--- EXERCISE GOAL ---
Output every entry exactly as given.

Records
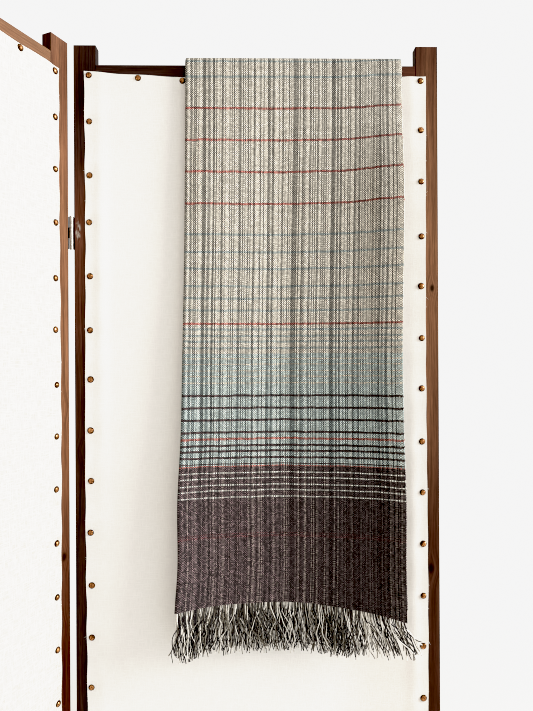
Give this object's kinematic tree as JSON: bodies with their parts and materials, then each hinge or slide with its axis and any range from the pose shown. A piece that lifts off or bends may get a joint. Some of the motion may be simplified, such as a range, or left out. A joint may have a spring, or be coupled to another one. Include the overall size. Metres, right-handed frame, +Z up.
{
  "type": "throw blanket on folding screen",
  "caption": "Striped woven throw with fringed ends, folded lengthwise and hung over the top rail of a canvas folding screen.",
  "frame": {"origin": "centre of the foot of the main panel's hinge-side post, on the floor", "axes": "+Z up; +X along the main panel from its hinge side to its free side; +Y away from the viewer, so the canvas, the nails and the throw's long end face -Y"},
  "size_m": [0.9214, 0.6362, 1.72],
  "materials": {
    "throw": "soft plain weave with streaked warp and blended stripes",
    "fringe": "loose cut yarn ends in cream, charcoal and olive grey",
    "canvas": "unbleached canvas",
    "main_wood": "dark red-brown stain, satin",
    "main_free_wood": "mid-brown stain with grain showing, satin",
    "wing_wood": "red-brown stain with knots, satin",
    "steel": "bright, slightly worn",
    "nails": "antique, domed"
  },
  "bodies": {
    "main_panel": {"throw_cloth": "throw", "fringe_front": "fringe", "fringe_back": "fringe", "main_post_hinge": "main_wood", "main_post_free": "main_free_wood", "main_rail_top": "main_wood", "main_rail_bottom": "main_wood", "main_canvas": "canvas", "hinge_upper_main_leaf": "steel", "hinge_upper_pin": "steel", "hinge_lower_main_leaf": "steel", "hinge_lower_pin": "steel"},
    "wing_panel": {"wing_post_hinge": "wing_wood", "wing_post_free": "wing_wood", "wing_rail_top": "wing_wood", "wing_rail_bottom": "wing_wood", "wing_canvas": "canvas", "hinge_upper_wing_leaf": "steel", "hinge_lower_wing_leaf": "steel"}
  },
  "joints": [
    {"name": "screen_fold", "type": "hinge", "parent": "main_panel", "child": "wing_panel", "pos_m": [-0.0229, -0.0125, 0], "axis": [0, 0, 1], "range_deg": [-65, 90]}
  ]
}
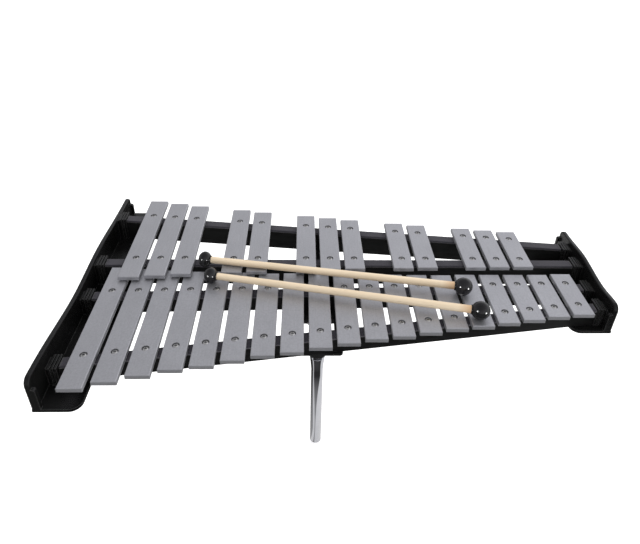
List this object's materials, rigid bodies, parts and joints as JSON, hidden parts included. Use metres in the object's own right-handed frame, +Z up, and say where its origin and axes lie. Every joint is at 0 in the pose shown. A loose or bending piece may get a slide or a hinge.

--- IN RESPONSE ---
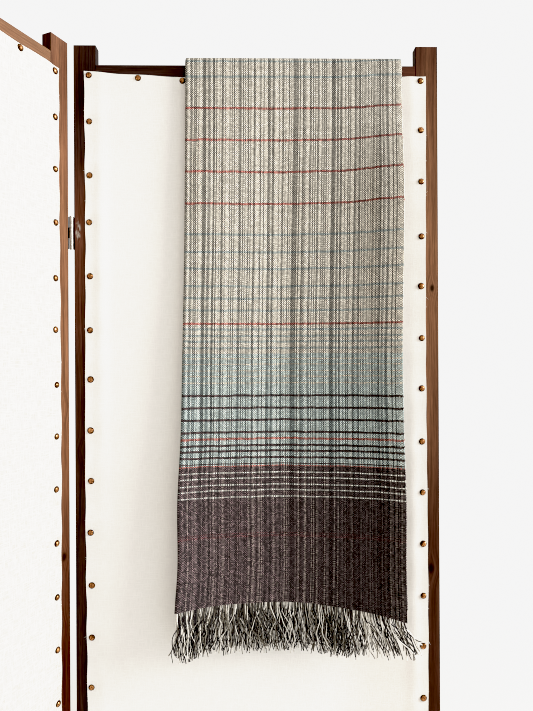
Give this object's kinematic tree as JSON: bodies with their parts and materials, then each hinge or slide with its axis and any range from the pose shown. A piece that lifts off or bends may get a joint. Some of the motion may be simplified, such as a range, or left out. A joint may have a spring, or be coupled to another one. Include the overall size. Metres, right-handed frame, +Z up.
{
  "type": "throw blanket on folding screen",
  "caption": "Striped woven throw with fringed ends, folded lengthwise and hung over the top rail of a canvas folding screen.",
  "frame": {"origin": "centre of the foot of the main panel's hinge-side post, on the floor", "axes": "+Z up; +X along the main panel from its hinge side to its free side; +Y away from the viewer, so the canvas, the nails and the throw's long end face -Y"},
  "size_m": [0.9214, 0.6362, 1.72],
  "materials": {
    "throw": "soft plain weave with streaked warp and blended stripes",
    "fringe": "loose cut yarn ends in cream, charcoal and olive grey",
    "canvas": "unbleached canvas",
    "main_wood": "dark red-brown stain, satin",
    "main_free_wood": "mid-brown stain with grain showing, satin",
    "wing_wood": "red-brown stain with knots, satin",
    "steel": "bright, slightly worn",
    "nails": "antique, domed"
  },
  "bodies": {
    "main_panel": {"throw_cloth": "throw", "fringe_front": "fringe", "fringe_back": "fringe", "main_post_hinge": "main_wood", "main_post_free": "main_free_wood", "main_rail_top": "main_wood", "main_rail_bottom": "main_wood", "main_canvas": "canvas", "hinge_upper_main_leaf": "steel", "hinge_upper_pin": "steel", "hinge_lower_main_leaf": "steel", "hinge_lower_pin": "steel"},
    "wing_panel": {"wing_post_hinge": "wing_wood", "wing_post_free": "wing_wood", "wing_rail_top": "wing_wood", "wing_rail_bottom": "wing_wood", "wing_canvas": "canvas", "hinge_upper_wing_leaf": "steel", "hinge_lower_wing_leaf": "steel"}
  },
  "joints": [
    {"name": "screen_fold", "type": "hinge", "parent": "main_panel", "child": "wing_panel", "pos_m": [-0.0229, -0.0125, 0], "axis": [0, 0, 1], "range_deg": [-65, 90]}
  ]
}
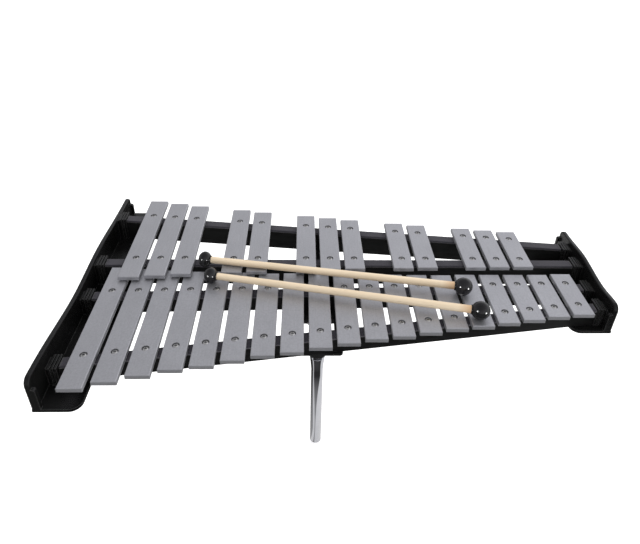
List this object's materials, rigid bodies, parts and joints as JSON, hidden parts included. Use metres in the object's own right-handed frame, +Z up, and say where its origin and axes lie. Every joint is at 0 in the pose shown. A loose or bending piece may get a slide or a hinge.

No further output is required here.